__EXTRACTED RECORDS__
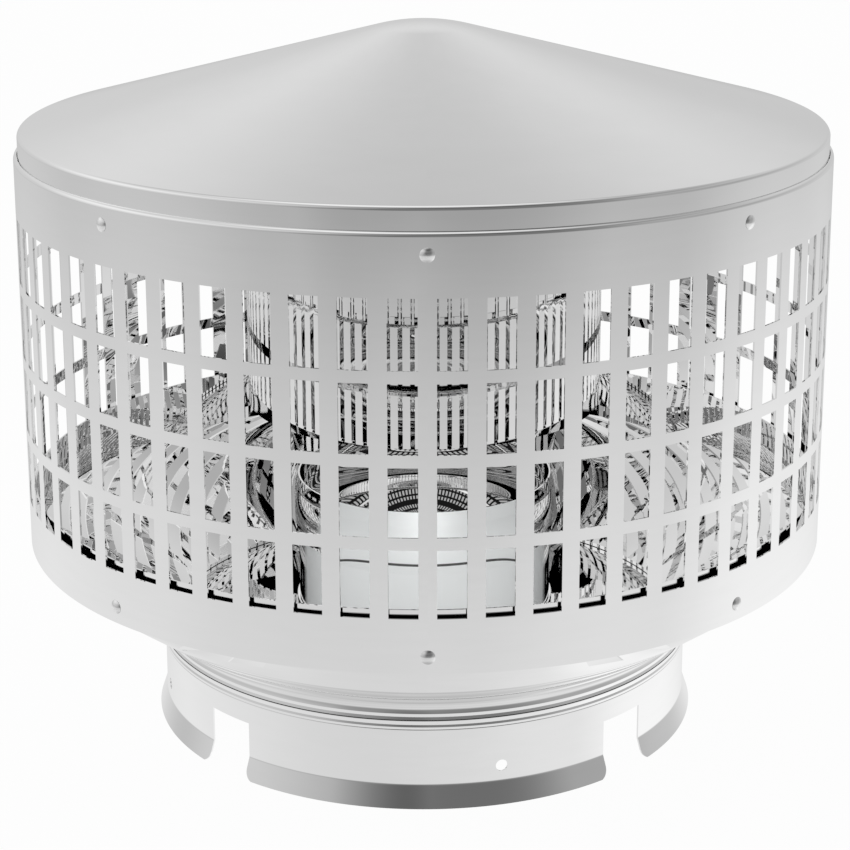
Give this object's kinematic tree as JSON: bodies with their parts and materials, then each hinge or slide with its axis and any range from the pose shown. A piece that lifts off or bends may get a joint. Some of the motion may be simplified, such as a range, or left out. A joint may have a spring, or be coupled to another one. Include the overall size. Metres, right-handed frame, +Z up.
{
  "type": "chimney cap",
  "caption": "Round sheet steel chimney cap: shallow cone roof, slotted band, inverted cone pan and a tabbed skirt that slips over a double-wall chimney casing.",
  "frame": {"origin": "on the vertical axis, in the plane of the flared lips that the cap stands on", "axes": "+Z up along the axis of the flue, -Y towards the front"},
  "size_m": [0.383, 0.383, 0.3345],
  "materials": {
    "satin_stainless": "smooth satin stainless steel sheet",
    "bright_stainless": "bright polished stainless steel sheet",
    "rivet_steel": "plain stainless steel"
  },
  "bodies": {
    "root": {"roof": "satin_stainless", "slotted_band": "satin_stainless", "pan": "satin_stainless", "skirt": "satin_stainless", "floor_ring": "bright_stainless", "flue_stub": "bright_stainless", "draft_cup": "bright_stainless", "rivet_top_1": "rivet_steel", "rivet_top_2": "rivet_steel", "rivet_top_3": "rivet_steel", "rivet_top_4": "rivet_steel", "rivet_top_5": "rivet_steel", "rivet_top_6": "rivet_steel", "rivet_top_7": "rivet_steel", "rivet_top_8": "rivet_steel", "rivet_bottom_1": "rivet_steel", "rivet_bottom_2": "rivet_steel", "rivet_bottom_3": "rivet_steel", "rivet_bottom_4": "rivet_steel", "rivet_bottom_5": "rivet_steel", "rivet_bottom_6": "rivet_steel", "rivet_bottom_7": "rivet_steel", "rivet_bottom_8": "rivet_steel"}
  },
  "joints": []
}
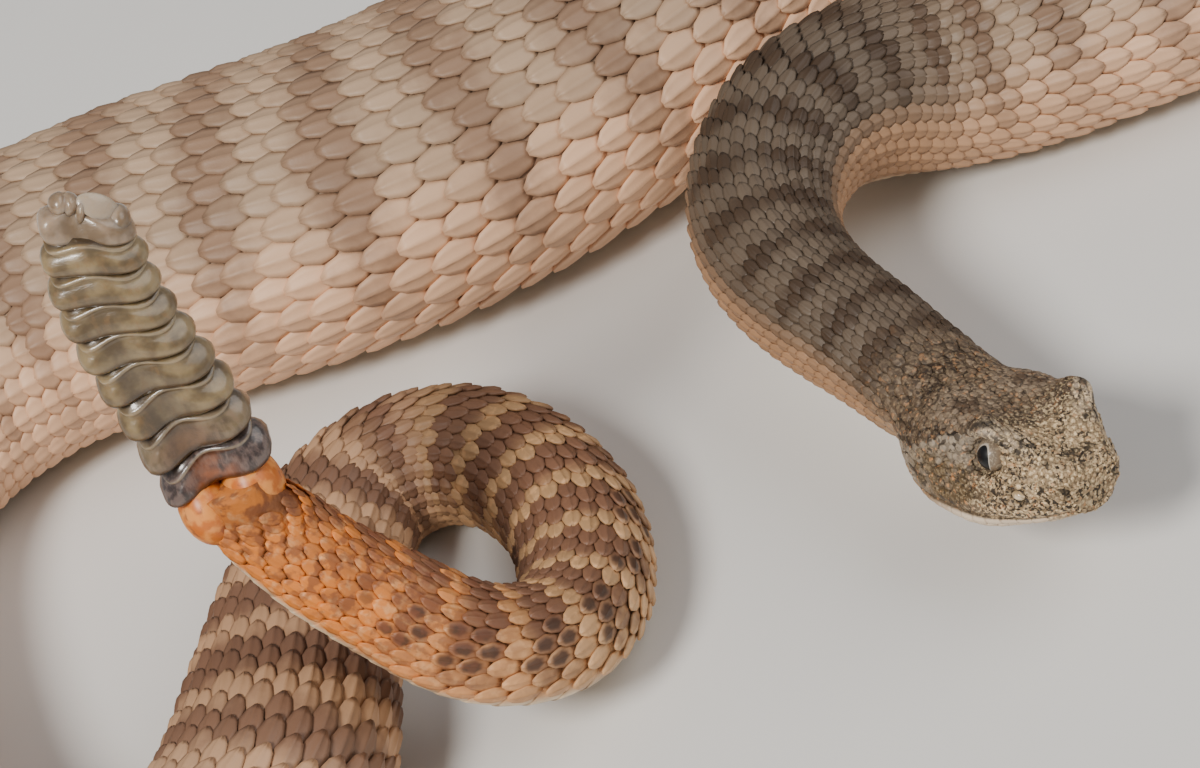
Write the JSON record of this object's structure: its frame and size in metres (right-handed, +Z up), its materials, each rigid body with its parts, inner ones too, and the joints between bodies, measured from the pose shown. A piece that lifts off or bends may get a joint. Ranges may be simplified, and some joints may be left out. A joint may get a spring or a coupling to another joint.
{
  "type": "tiger rattlesnake model",
  "caption": "Life-size still model of a tiger rattlesnake lying in an open coil, its small head and neck held off the floor and its rattle raised upright.",
  "frame": {"origin": "on the floor, under the middle of the bounding box", "axes": "+Z up, +X to the picture's right along the longest side of the coil, +Y away from the viewer; the head faces -Y"},
  "size_m": [0.306, 0.1948, 0.0968],
  "materials": {
    "head_skin": "finely scaled, matt, speckled stone brown",
    "eye": "clear wet cover over a speckled iris with an upright slit pupil",
    "body_skin": "keeled scales, matt, pink-grey with brown crossbands",
    "tail_skin": "keeled scales, matt, banded brown and tan",
    "tail_end_skin": "keeled scales, satin, orange with dark spots",
    "rattle_horn": "smooth, glossy, slightly clear horn",
    "new_rattle_horn": "smooth, glossy, dark new horn"
  },
  "bodies": {
    "root": {"head": "head_skin", "lower_jaw": "head_skin", "eye_left": "eye", "eye_right": "eye", "neck_front": "body_skin", "neck_bend": "body_skin", "body_1": "body_skin", "body_2": "body_skin", "body_3": "body_skin", "body_4": "body_skin", "body_5": "body_skin", "body_6": "body_skin", "body_7": "body_skin", "body_8": "body_skin", "body_9": "body_skin", "body_10": "body_skin", "tail_base": "tail_skin", "tail_middle": "tail_skin", "tail_raised": "tail_skin", "tail_end": "tail_end_skin", "rattle_1": "new_rattle_horn", "rattle_2": "rattle_horn", "rattle_3": "rattle_horn", "rattle_4": "rattle_horn", "rattle_5": "rattle_horn", "rattle_6": "rattle_horn", "rattle_7": "rattle_horn", "rattle_8": "rattle_horn", "rattle_9": "rattle_horn"}
  },
  "joints": []
}
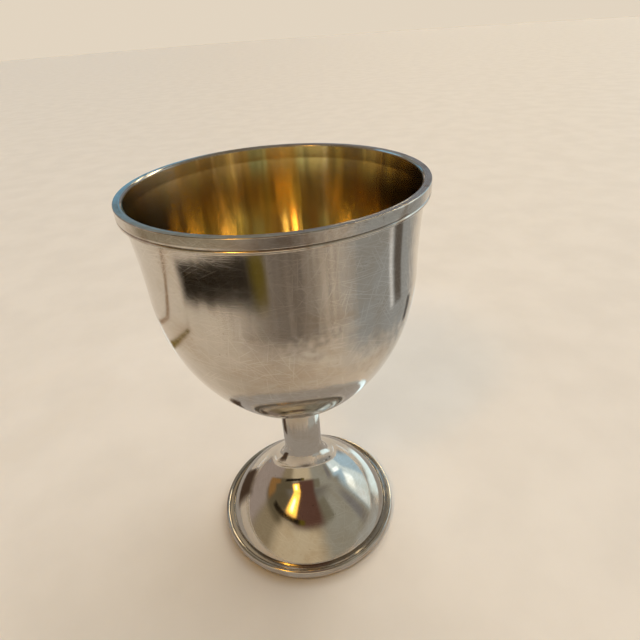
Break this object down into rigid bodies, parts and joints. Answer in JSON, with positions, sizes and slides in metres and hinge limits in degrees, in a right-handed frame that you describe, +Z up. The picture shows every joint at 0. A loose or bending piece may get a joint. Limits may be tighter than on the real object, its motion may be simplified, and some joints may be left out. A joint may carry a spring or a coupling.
{
  "type": "communion chalice",
  "caption": "Plain goblet chalice: egg-shaped gilt-lined bowl with a wired lip, slim trumpet stem and domed foot; the cup unscrews from the stem.",
  "frame": {"origin": "centre of the circle that the foot stands on", "axes": "+Z up along the axis of the stem and bowl; X and Y are free, because the outside is round"},
  "size_m": [0.08, 0.08, 0.1279],
  "materials": {
    "silver_bowl": "polished",
    "silver_rim": "polished",
    "silver_foot": "polished",
    "silver_foot_wire": "polished",
    "silver_fitting": "satin",
    "gilt": "polished"
  },
  "bodies": {
    "foot": {"trumpet_foot": "silver_foot", "foot_bead": "silver_foot_wire", "foot_band": "silver_foot_wire", "stem_bush": "silver_fitting"},
    "washer": {"seat_washer": "silver_fitting"},
    "cup": {"bowl": "silver_bowl", "gilt_lining": "gilt", "rim_band": "silver_rim", "rim_bead": "silver_rim", "cup_boss": "silver_fitting", "cup_stud": "silver_fitting"}
  },
  "joints": [
    {"name": "cup_turn", "type": "hinge", "parent": "foot", "child": "washer", "pos_m": [0, 0, 0.0532], "axis": [0, 0, 1], "range_deg": [0, 2160]},
    {"name": "cup_lift", "type": "slide", "parent": "washer", "child": "cup", "axis": [0, 0, 1], "range_m": [0, 0.00751]}
  ],
  "couplings": [
    {"joint": "cup_lift", "follows": "cup_turn", "m_per_rad": 0.00019894}
  ]
}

__EXERCISE TASK__
Restate the data above word for word.

__CORRECT ANSWER__
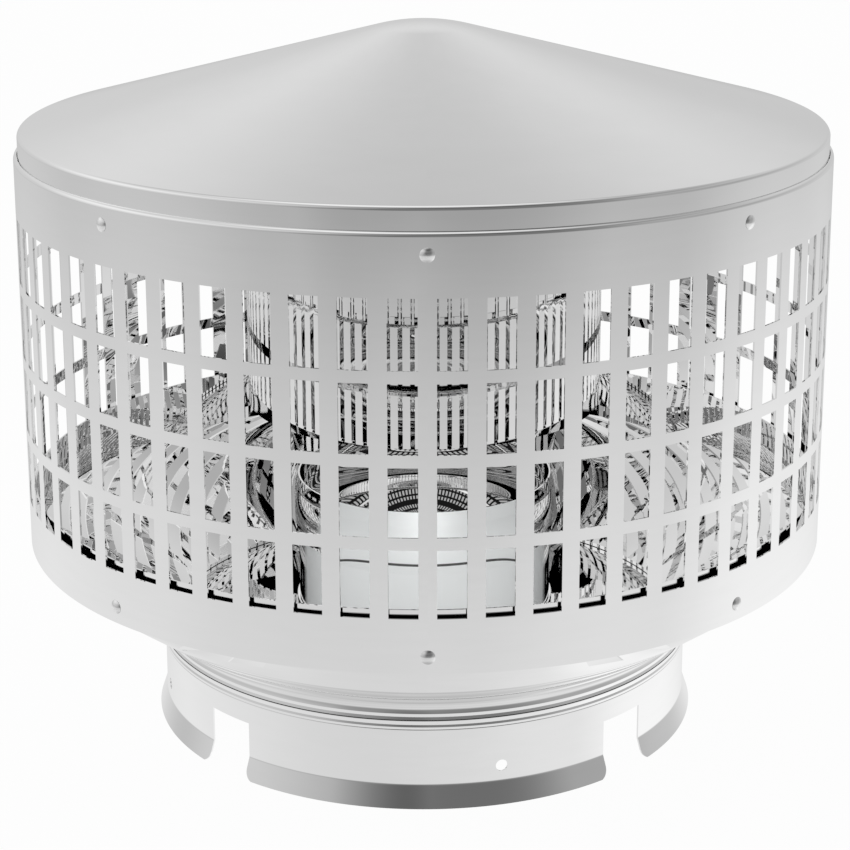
Give this object's kinematic tree as JSON: bodies with their parts and materials, then each hinge or slide with its axis and any range from the pose shown. A piece that lifts off or bends may get a joint. Some of the motion may be simplified, such as a range, or left out. A joint may have a spring, or be coupled to another one. Include the overall size. Metres, right-handed frame, +Z up.
{
  "type": "chimney cap",
  "caption": "Round sheet steel chimney cap: shallow cone roof, slotted band, inverted cone pan and a tabbed skirt that slips over a double-wall chimney casing.",
  "frame": {"origin": "on the vertical axis, in the plane of the flared lips that the cap stands on", "axes": "+Z up along the axis of the flue, -Y towards the front"},
  "size_m": [0.383, 0.383, 0.3345],
  "materials": {
    "satin_stainless": "smooth satin stainless steel sheet",
    "bright_stainless": "bright polished stainless steel sheet",
    "rivet_steel": "plain stainless steel"
  },
  "bodies": {
    "root": {"roof": "satin_stainless", "slotted_band": "satin_stainless", "pan": "satin_stainless", "skirt": "satin_stainless", "floor_ring": "bright_stainless", "flue_stub": "bright_stainless", "draft_cup": "bright_stainless", "rivet_top_1": "rivet_steel", "rivet_top_2": "rivet_steel", "rivet_top_3": "rivet_steel", "rivet_top_4": "rivet_steel", "rivet_top_5": "rivet_steel", "rivet_top_6": "rivet_steel", "rivet_top_7": "rivet_steel", "rivet_top_8": "rivet_steel", "rivet_bottom_1": "rivet_steel", "rivet_bottom_2": "rivet_steel", "rivet_bottom_3": "rivet_steel", "rivet_bottom_4": "rivet_steel", "rivet_bottom_5": "rivet_steel", "rivet_bottom_6": "rivet_steel", "rivet_bottom_7": "rivet_steel", "rivet_bottom_8": "rivet_steel"}
  },
  "joints": []
}
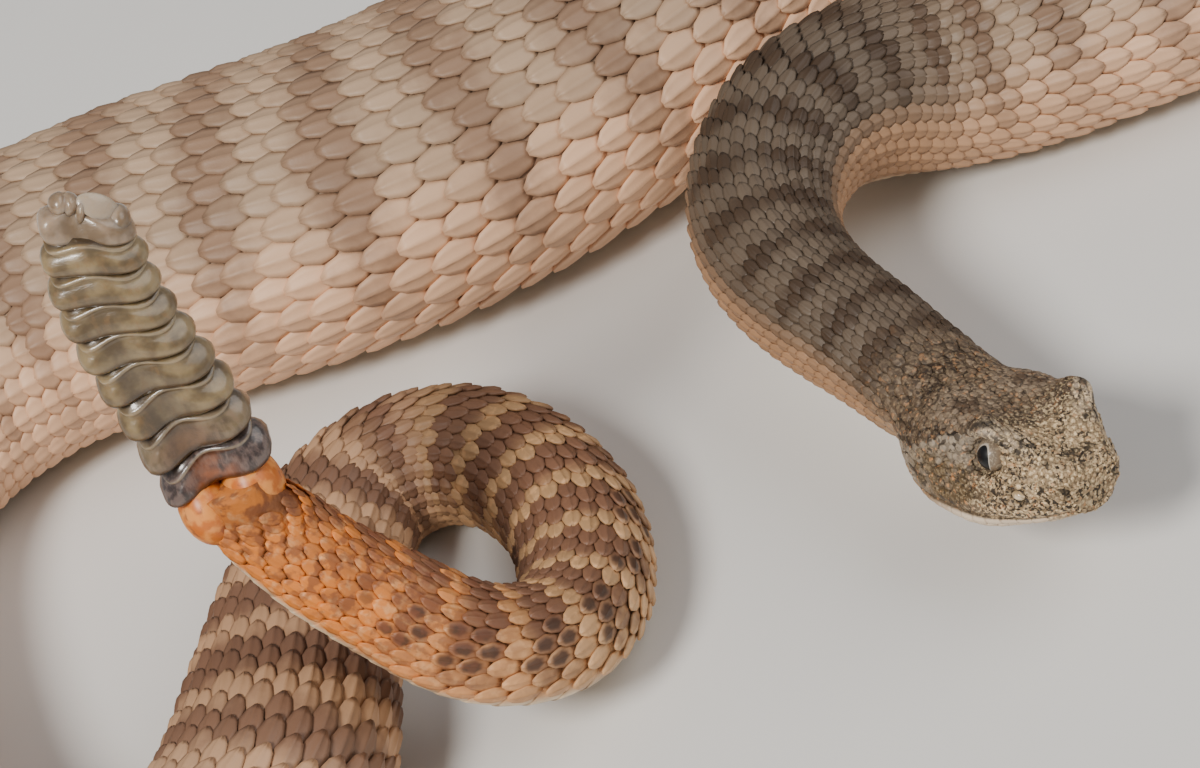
Write the JSON record of this object's structure: its frame and size in metres (right-handed, +Z up), its materials, each rigid body with its parts, inner ones too, and the joints between bodies, measured from the pose shown. A piece that lifts off or bends may get a joint. Ranges may be simplified, and some joints may be left out. A joint may get a spring or a coupling to another joint.
{
  "type": "tiger rattlesnake model",
  "caption": "Life-size still model of a tiger rattlesnake lying in an open coil, its small head and neck held off the floor and its rattle raised upright.",
  "frame": {"origin": "on the floor, under the middle of the bounding box", "axes": "+Z up, +X to the picture's right along the longest side of the coil, +Y away from the viewer; the head faces -Y"},
  "size_m": [0.306, 0.1948, 0.0968],
  "materials": {
    "head_skin": "finely scaled, matt, speckled stone brown",
    "eye": "clear wet cover over a speckled iris with an upright slit pupil",
    "body_skin": "keeled scales, matt, pink-grey with brown crossbands",
    "tail_skin": "keeled scales, matt, banded brown and tan",
    "tail_end_skin": "keeled scales, satin, orange with dark spots",
    "rattle_horn": "smooth, glossy, slightly clear horn",
    "new_rattle_horn": "smooth, glossy, dark new horn"
  },
  "bodies": {
    "root": {"head": "head_skin", "lower_jaw": "head_skin", "eye_left": "eye", "eye_right": "eye", "neck_front": "body_skin", "neck_bend": "body_skin", "body_1": "body_skin", "body_2": "body_skin", "body_3": "body_skin", "body_4": "body_skin", "body_5": "body_skin", "body_6": "body_skin", "body_7": "body_skin", "body_8": "body_skin", "body_9": "body_skin", "body_10": "body_skin", "tail_base": "tail_skin", "tail_middle": "tail_skin", "tail_raised": "tail_skin", "tail_end": "tail_end_skin", "rattle_1": "new_rattle_horn", "rattle_2": "rattle_horn", "rattle_3": "rattle_horn", "rattle_4": "rattle_horn", "rattle_5": "rattle_horn", "rattle_6": "rattle_horn", "rattle_7": "rattle_horn", "rattle_8": "rattle_horn", "rattle_9": "rattle_horn"}
  },
  "joints": []
}
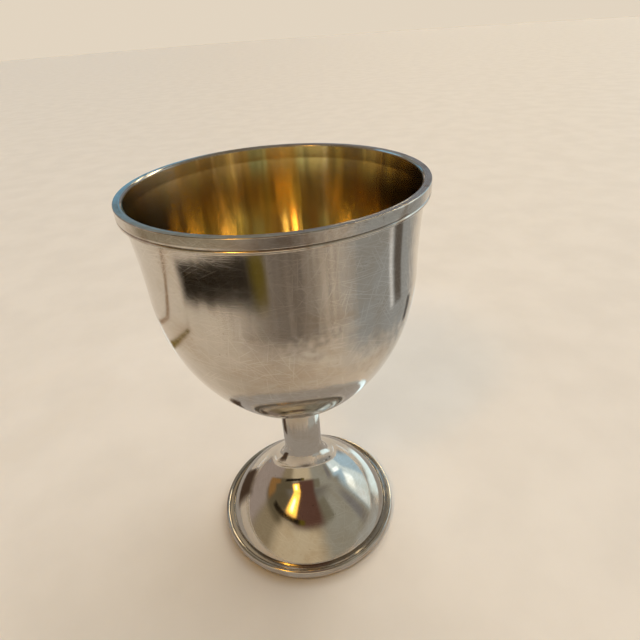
Break this object down into rigid bodies, parts and joints. Answer in JSON, with positions, sizes and slides in metres and hinge limits in degrees, in a right-handed frame that you describe, +Z up. The picture shows every joint at 0. A loose or bending piece may get a joint. Limits may be tighter than on the real object, its motion may be simplified, and some joints may be left out. A joint may carry a spring or a coupling.
{
  "type": "communion chalice",
  "caption": "Plain goblet chalice: egg-shaped gilt-lined bowl with a wired lip, slim trumpet stem and domed foot; the cup unscrews from the stem.",
  "frame": {"origin": "centre of the circle that the foot stands on", "axes": "+Z up along the axis of the stem and bowl; X and Y are free, because the outside is round"},
  "size_m": [0.08, 0.08, 0.1279],
  "materials": {
    "silver_bowl": "polished",
    "silver_rim": "polished",
    "silver_foot": "polished",
    "silver_foot_wire": "polished",
    "silver_fitting": "satin",
    "gilt": "polished"
  },
  "bodies": {
    "foot": {"trumpet_foot": "silver_foot", "foot_bead": "silver_foot_wire", "foot_band": "silver_foot_wire", "stem_bush": "silver_fitting"},
    "washer": {"seat_washer": "silver_fitting"},
    "cup": {"bowl": "silver_bowl", "gilt_lining": "gilt", "rim_band": "silver_rim", "rim_bead": "silver_rim", "cup_boss": "silver_fitting", "cup_stud": "silver_fitting"}
  },
  "joints": [
    {"name": "cup_turn", "type": "hinge", "parent": "foot", "child": "washer", "pos_m": [0, 0, 0.0532], "axis": [0, 0, 1], "range_deg": [0, 2160]},
    {"name": "cup_lift", "type": "slide", "parent": "washer", "child": "cup", "axis": [0, 0, 1], "range_m": [0, 0.00751]}
  ],
  "couplings": [
    {"joint": "cup_lift", "follows": "cup_turn", "m_per_rad": 0.00019894}
  ]
}